## What is expected
Print the lines beginning with the one that contains "Write the FreeCAD" and ending with the one that contains "a castered base.", exactly, both included, and no other lines.

## Excerpted records
** START **
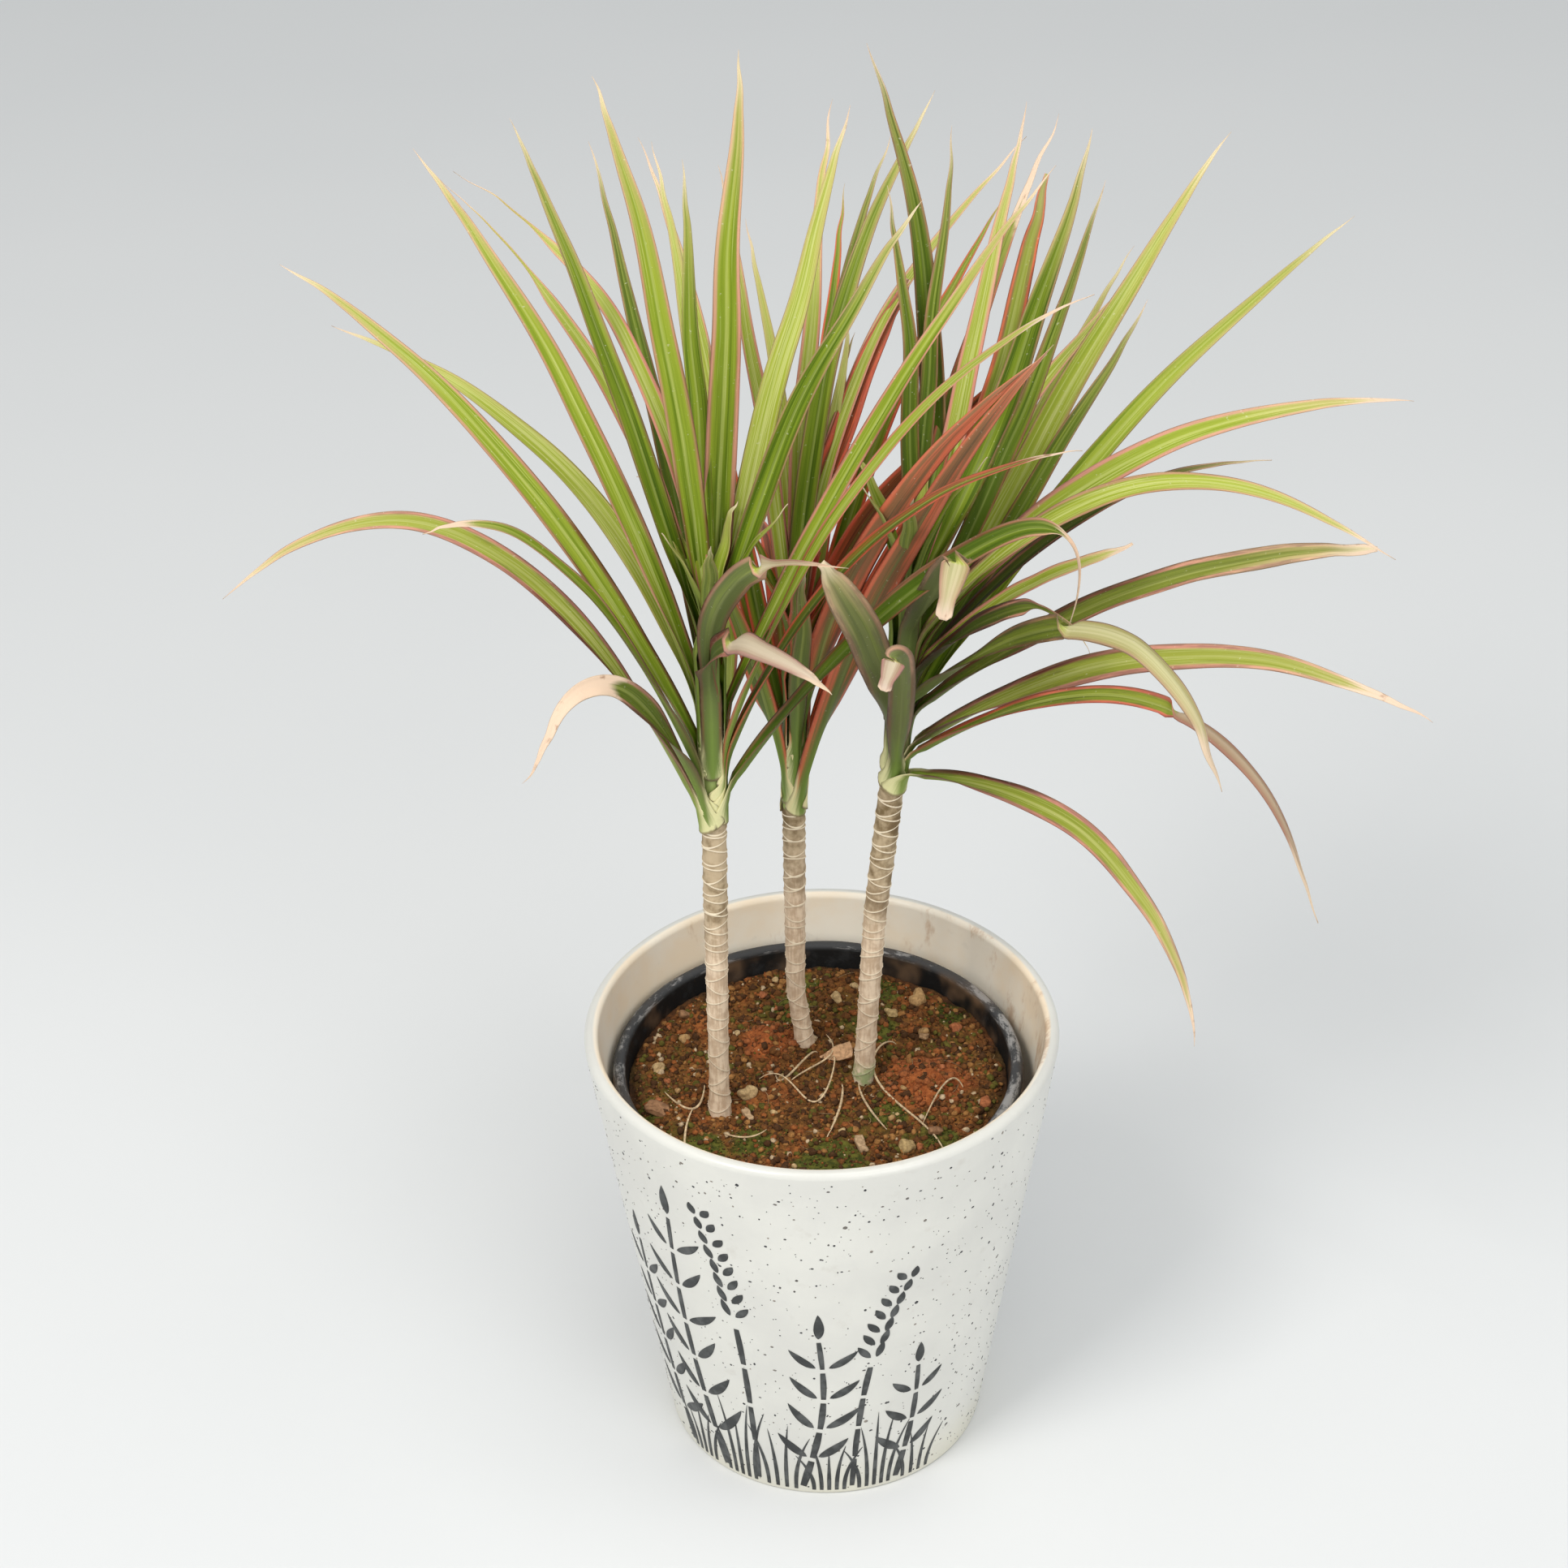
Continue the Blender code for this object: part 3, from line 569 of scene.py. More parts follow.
** END **
** START **
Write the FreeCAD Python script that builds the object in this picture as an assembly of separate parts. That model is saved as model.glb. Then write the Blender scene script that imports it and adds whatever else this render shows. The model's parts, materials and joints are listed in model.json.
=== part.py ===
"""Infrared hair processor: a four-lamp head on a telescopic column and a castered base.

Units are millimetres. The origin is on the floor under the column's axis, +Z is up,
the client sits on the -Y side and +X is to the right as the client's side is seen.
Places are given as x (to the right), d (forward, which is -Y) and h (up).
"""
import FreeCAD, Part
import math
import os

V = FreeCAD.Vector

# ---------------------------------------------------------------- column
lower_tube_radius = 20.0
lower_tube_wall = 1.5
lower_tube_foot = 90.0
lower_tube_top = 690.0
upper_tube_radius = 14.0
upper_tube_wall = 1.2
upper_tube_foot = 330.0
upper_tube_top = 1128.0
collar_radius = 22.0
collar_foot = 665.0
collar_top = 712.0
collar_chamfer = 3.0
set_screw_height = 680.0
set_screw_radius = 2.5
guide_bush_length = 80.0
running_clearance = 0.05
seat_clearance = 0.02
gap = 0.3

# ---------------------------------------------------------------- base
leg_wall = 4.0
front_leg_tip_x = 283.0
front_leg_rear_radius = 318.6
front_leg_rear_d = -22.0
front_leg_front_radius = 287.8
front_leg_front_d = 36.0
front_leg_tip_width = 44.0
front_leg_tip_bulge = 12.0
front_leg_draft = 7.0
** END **
** START **
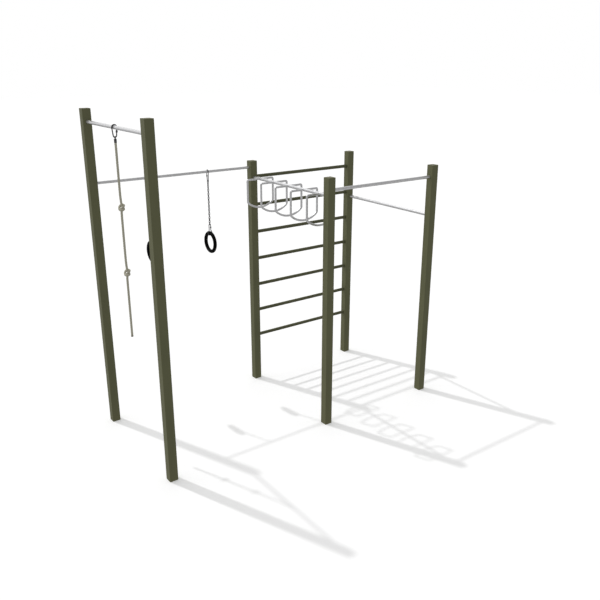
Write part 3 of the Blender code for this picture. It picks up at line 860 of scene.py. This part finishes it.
** END **
## Correct result
Write the FreeCAD Python script that builds the object in this picture as an assembly of separate parts. That model is saved as model.glb. Then write the Blender scene script that imports it and adds whatever else this render shows. The model's parts, materials and joints are listed in model.json.
=== part.py ===
"""Infrared hair processor: a four-lamp head on a telescopic column and a castered base.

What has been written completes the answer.